◆ **Collected material**
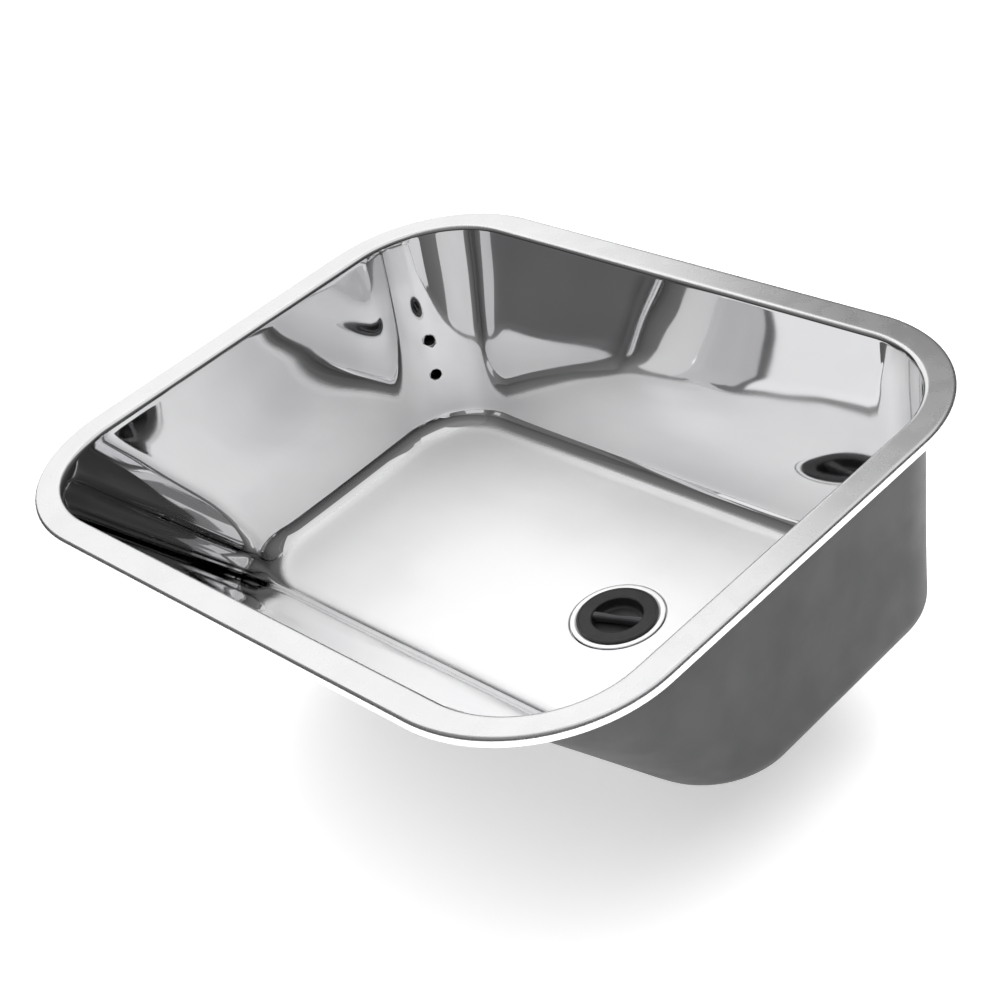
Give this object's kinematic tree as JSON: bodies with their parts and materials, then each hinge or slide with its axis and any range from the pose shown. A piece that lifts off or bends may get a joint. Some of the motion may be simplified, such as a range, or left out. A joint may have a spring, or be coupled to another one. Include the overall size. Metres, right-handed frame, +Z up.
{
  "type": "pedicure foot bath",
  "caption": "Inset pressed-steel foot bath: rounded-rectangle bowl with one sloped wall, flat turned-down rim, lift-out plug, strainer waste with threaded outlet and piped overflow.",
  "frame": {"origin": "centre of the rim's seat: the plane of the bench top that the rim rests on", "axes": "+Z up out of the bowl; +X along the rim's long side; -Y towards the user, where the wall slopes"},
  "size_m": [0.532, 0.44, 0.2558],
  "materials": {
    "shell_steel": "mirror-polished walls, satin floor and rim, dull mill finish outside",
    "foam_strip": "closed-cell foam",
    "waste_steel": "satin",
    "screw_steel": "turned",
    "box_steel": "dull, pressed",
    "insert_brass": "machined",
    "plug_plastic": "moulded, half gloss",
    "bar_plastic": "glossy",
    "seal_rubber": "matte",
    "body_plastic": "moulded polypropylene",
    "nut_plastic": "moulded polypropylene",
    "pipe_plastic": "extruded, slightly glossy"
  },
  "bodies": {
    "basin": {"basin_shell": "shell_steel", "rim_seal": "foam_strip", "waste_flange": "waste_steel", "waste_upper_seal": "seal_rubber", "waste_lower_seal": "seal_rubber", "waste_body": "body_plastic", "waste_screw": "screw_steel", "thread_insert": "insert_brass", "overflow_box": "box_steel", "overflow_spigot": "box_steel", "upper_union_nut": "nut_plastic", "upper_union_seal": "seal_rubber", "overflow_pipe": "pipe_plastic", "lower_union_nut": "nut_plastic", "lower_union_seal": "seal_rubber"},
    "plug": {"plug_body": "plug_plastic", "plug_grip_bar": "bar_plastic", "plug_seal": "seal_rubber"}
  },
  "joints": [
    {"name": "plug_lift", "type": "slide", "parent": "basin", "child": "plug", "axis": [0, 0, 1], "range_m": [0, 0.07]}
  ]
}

◆ **Work to be completed**
Give back the data above exactly as it appears.

◆ **Task response**
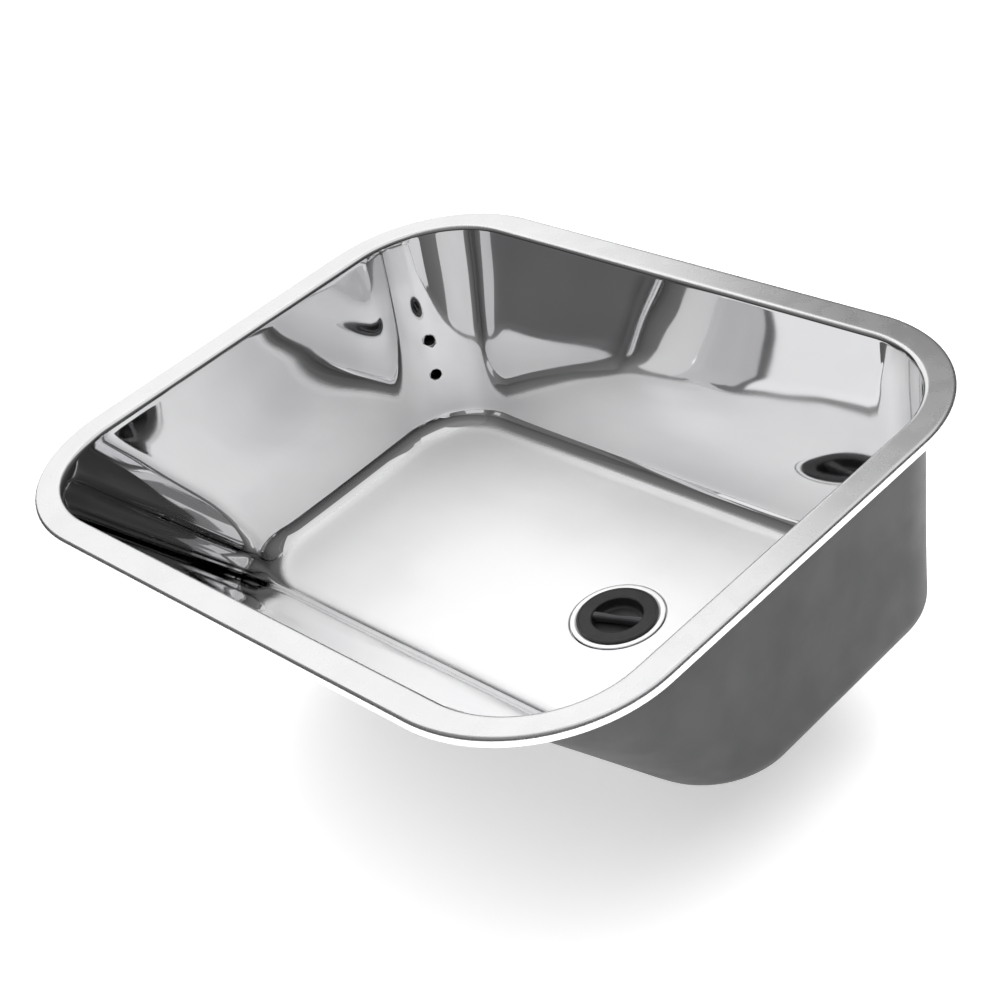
Give this object's kinematic tree as JSON: bodies with their parts and materials, then each hinge or slide with its axis and any range from the pose shown. A piece that lifts off or bends may get a joint. Some of the motion may be simplified, such as a range, or left out. A joint may have a spring, or be coupled to another one. Include the overall size. Metres, right-handed frame, +Z up.
{
  "type": "pedicure foot bath",
  "caption": "Inset pressed-steel foot bath: rounded-rectangle bowl with one sloped wall, flat turned-down rim, lift-out plug, strainer waste with threaded outlet and piped overflow.",
  "frame": {"origin": "centre of the rim's seat: the plane of the bench top that the rim rests on", "axes": "+Z up out of the bowl; +X along the rim's long side; -Y towards the user, where the wall slopes"},
  "size_m": [0.532, 0.44, 0.2558],
  "materials": {
    "shell_steel": "mirror-polished walls, satin floor and rim, dull mill finish outside",
    "foam_strip": "closed-cell foam",
    "waste_steel": "satin",
    "screw_steel": "turned",
    "box_steel": "dull, pressed",
    "insert_brass": "machined",
    "plug_plastic": "moulded, half gloss",
    "bar_plastic": "glossy",
    "seal_rubber": "matte",
    "body_plastic": "moulded polypropylene",
    "nut_plastic": "moulded polypropylene",
    "pipe_plastic": "extruded, slightly glossy"
  },
  "bodies": {
    "basin": {"basin_shell": "shell_steel", "rim_seal": "foam_strip", "waste_flange": "waste_steel", "waste_upper_seal": "seal_rubber", "waste_lower_seal": "seal_rubber", "waste_body": "body_plastic", "waste_screw": "screw_steel", "thread_insert": "insert_brass", "overflow_box": "box_steel", "overflow_spigot": "box_steel", "upper_union_nut": "nut_plastic", "upper_union_seal": "seal_rubber", "overflow_pipe": "pipe_plastic", "lower_union_nut": "nut_plastic", "lower_union_seal": "seal_rubber"},
    "plug": {"plug_body": "plug_plastic", "plug_grip_bar": "bar_plastic", "plug_seal": "seal_rubber"}
  },
  "joints": [
    {"name": "plug_lift", "type": "slide", "parent": "basin", "child": "plug", "axis": [0, 0, 1], "range_m": [0, 0.07]}
  ]
}